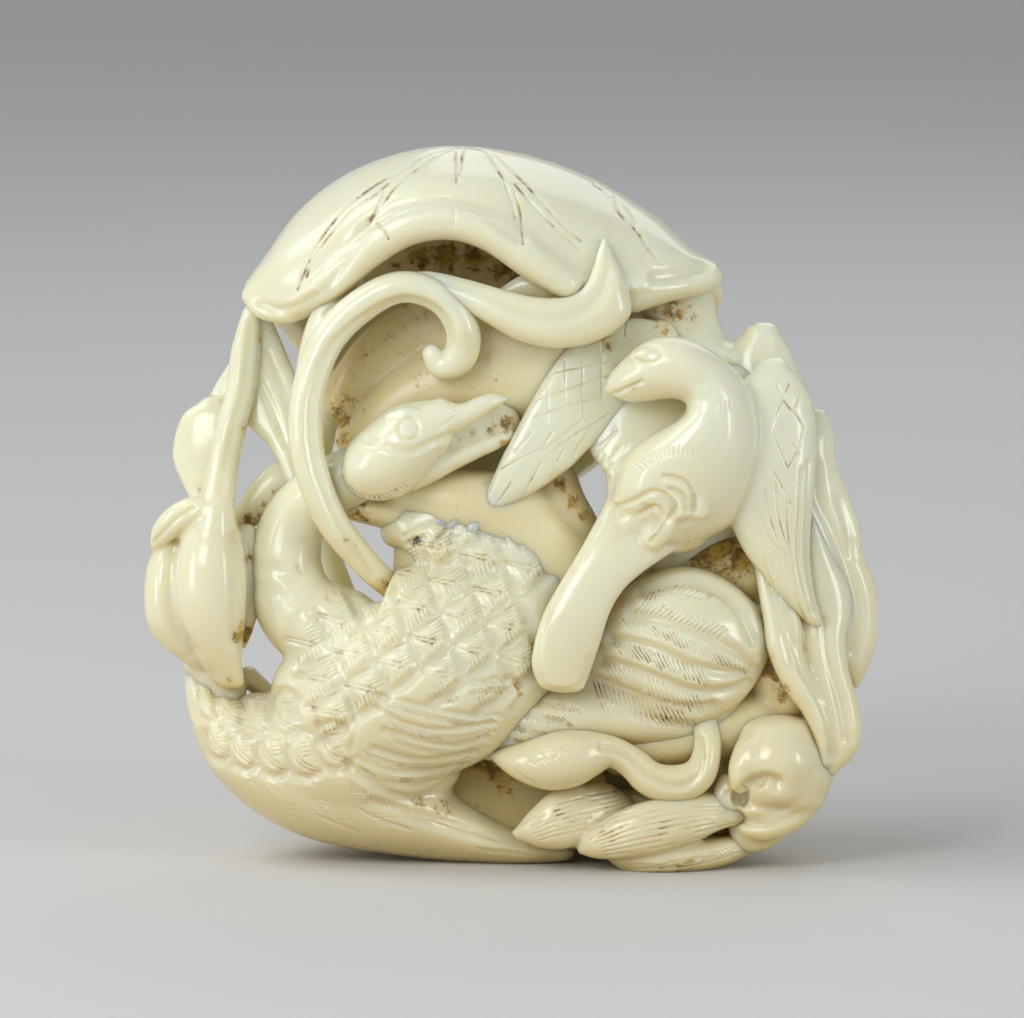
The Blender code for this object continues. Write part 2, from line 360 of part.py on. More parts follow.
def evaluated_copy(obj):
    graph = bpy.context.evaluated_depsgraph_get()
    return bpy.data.meshes.new_from_object(obj.evaluated_get(graph), depsgraph=graph)


def to_world():
    """Drawing units to metres: across is +X, up leans back, out is towards the viewer at -Y."""
    across = Vector((1, 0, 0))
    up = Vector((0, math.sin(LEAN), math.cos(LEAN)))
    out = Vector((0, -math.cos(LEAN), math.sin(LEAN)))
    frame = Matrix((across, up, out)).transposed().to_4x4()
    return Matrix.Translation((0, -FORWARD, -REST_CUT)) @ Matrix.Scale(UNIT, 4) @ frame


def keep_main_body(mesh):
    """Drops the sealed bubbles that overlapping forms enclose."""
    work = bmesh.new()
    work.from_mesh(mesh)
    unseen = set(work.verts)
    bodies = []
    while unseen:
        stack = [unseen.pop()]
        body = list(stack)
        while stack:
            for edge in stack.pop().link_edges:
                for vert in edge.verts:
                    if vert in unseen:
                        unseen.remove(vert)
                        stack.append(vert)
                        body.append(vert)
        bodies.append(body)
    bodies.sort(key=len)
    for body in bodies[:-1]:
        bmesh.ops.delete(work, geom=body, context="VERTS")
    work.to_mesh(mesh)
    work.free()


def jade():
    material = bpy.data.materials.new("white_jade")
    material.use_nodes = True
    shader = material.node_tree.nodes["Principled BSDF"]
    shader.inputs["Base Color"].default_value = JADE
    shader.inputs["Roughness"].default_value = JADE_ROUGHNESS
    shader.inputs["Metallic"].default_value = 0.0
    return material


def rest_cutter():
    """A block under the standing plane, which gives the piece its small flat rests."""
    bpy.ops.mesh.primitive_cube_add(size=4 * HEIGHT, location=(0, 0, -2 * HEIGHT))
    block = bpy.context.object
    block.name = "rest_cutter"
    block.hide_render = True
    block.display_type = "WIRE"
    cutters = bpy.data.collections.new("cutters")
    bpy.context.scene.collection.children.link(cutters)
    for holder in list(block.users_collection):
        holder.objects.unlink(block)
    cutters.objects.link(block)
    return block


def fused(forms):
    """One skin round every form, rounded where they meet."""
    whole = bmesh.new()
    for form in forms:
        piece = bpy.data.meshes.new("form")
        form.to_mesh(piece)
        form.free()
        whole.from_mesh(piece)
        bpy.data.meshes.remove(piece)
    mesh = bpy.data.meshes.new("carving")
    bmesh.ops.transform(whole, matrix=to_world(), verts=whole.verts)
    whole.to_mesh(mesh)
    whole.free()
    rough = bpy.data.objects.new("rough", mesh)
    bpy.context.scene.collection.objects.link(rough)
    skin = rough.modifiers.new("skin", "REMESH")
    skin.mode = "VOXEL"
    skin.voxel_size = GRAIN
    rubbed = rough.modifiers.new("rubbed", "SMOOTH")
    rubbed.factor = 0.5
    rubbed.iterations = POLISH_STEPS
    skinned = evaluated_copy(rough)
    bpy.data.objects.remove(rough, do_unlink=True)
    keep_main_body(skinned)
    return skinned


def build():
    clear_scene()
    forms = []
    for carve in (lotus_leaf, tendrils, goose, falcon, right_leaves, fungus, low_petals, lotus_bud,
                  inner_wall, back):
        carve(forms)
    skinned = fused(forms)
    carving = bpy.data.objects.new("carving", skinned)
    collection = bpy.data.collections.new("jade_carving")
    bpy.context.scene.collection.children.link(collection)
    collection.objects.link(carving)
    facets = carving.modifiers.new("facets", "DECIMATE")
    facets.ratio = FACET_SHARE
    flat = carving.modifiers.new("flat_rests", "BOOLEAN")
    flat.operation = "DIFFERENCE"
    flat.solver = "EXACT"
    flat.object = rest_cutter()
    carving.data.materials.clear()
    carving.data.materials.append(jade())
    carving.data.shade_smooth()


build()
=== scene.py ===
"""White jade openwork: a goose and a falcon under a lotus leaf, cut all round from one pebble."""

import json
import math

import bmesh
import bpy
import numpy as np
from mathutils import Matrix, Vector

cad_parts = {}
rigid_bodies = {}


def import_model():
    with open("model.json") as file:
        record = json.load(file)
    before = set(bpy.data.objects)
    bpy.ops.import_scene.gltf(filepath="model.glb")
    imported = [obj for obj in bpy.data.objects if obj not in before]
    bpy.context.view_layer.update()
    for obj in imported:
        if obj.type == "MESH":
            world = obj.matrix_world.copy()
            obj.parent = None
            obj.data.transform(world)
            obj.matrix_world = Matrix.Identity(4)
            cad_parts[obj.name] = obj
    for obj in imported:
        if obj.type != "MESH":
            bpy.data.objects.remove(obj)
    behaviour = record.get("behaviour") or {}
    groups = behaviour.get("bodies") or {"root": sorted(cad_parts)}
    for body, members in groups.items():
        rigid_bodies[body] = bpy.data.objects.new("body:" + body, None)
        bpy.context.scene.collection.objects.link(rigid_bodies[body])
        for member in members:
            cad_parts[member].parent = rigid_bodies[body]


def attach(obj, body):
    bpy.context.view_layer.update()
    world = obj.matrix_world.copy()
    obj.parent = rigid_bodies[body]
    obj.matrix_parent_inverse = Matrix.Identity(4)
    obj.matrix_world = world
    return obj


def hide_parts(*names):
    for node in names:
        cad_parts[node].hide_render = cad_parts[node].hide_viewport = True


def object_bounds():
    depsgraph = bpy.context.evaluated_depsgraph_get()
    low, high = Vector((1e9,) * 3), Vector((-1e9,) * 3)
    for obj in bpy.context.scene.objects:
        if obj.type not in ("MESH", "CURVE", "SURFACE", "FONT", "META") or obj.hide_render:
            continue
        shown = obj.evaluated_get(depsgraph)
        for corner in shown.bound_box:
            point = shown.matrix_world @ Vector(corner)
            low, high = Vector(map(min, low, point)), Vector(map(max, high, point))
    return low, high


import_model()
pebble_low, pebble_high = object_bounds()

# Great lotus leaf
# The leaf hoods the top of the pebble, rolls over at the front and hangs down the back. It is ground
# thin and polished, with pairs of veins that a small wheel has cut from the crown to the rim.

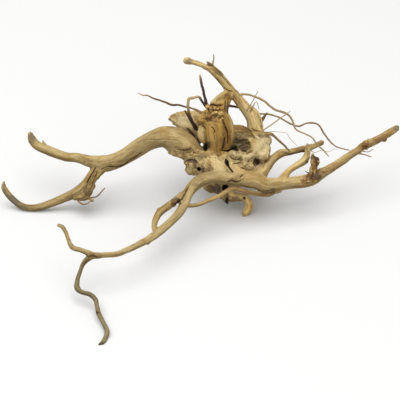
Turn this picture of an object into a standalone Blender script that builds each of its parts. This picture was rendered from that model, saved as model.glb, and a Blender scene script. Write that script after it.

####################

◆ **WHAT NEEDS TO BE DONE**
Write out exactly the lines from the one with "collection.objects.link(carving)" through the one with "obj.matrix_world = Matrix.Identity(4)", including both, and no others.

◆ **OUTPUT BELOW**
    collection.objects.link(carving)
    facets = carving.modifiers.new("facets", "DECIMATE")
    facets.ratio = FACET_SHARE
    flat = carving.modifiers.new("flat_rests", "BOOLEAN")
    flat.operation = "DIFFERENCE"
    flat.solver = "EXACT"
    flat.object = rest_cutter()
    carving.data.materials.clear()
    carving.data.materials.append(jade())
    carving.data.shade_smooth()


build()
=== scene.py ===
"""White jade openwork: a goose and a falcon under a lotus leaf, cut all round from one pebble."""

import json
import math

import bmesh
import bpy
import numpy as np
from mathutils import Matrix, Vector

cad_parts = {}
rigid_bodies = {}


def import_model():
    with open("model.json") as file:
        record = json.load(file)
    before = set(bpy.data.objects)
    bpy.ops.import_scene.gltf(filepath="model.glb")
    imported = [obj for obj in bpy.data.objects if obj not in before]
    bpy.context.view_layer.update()
    for obj in imported:
        if obj.type == "MESH":
            world = obj.matrix_world.copy()
            obj.parent = None
            obj.data.transform(world)
            obj.matrix_world = Matrix.Identity(4)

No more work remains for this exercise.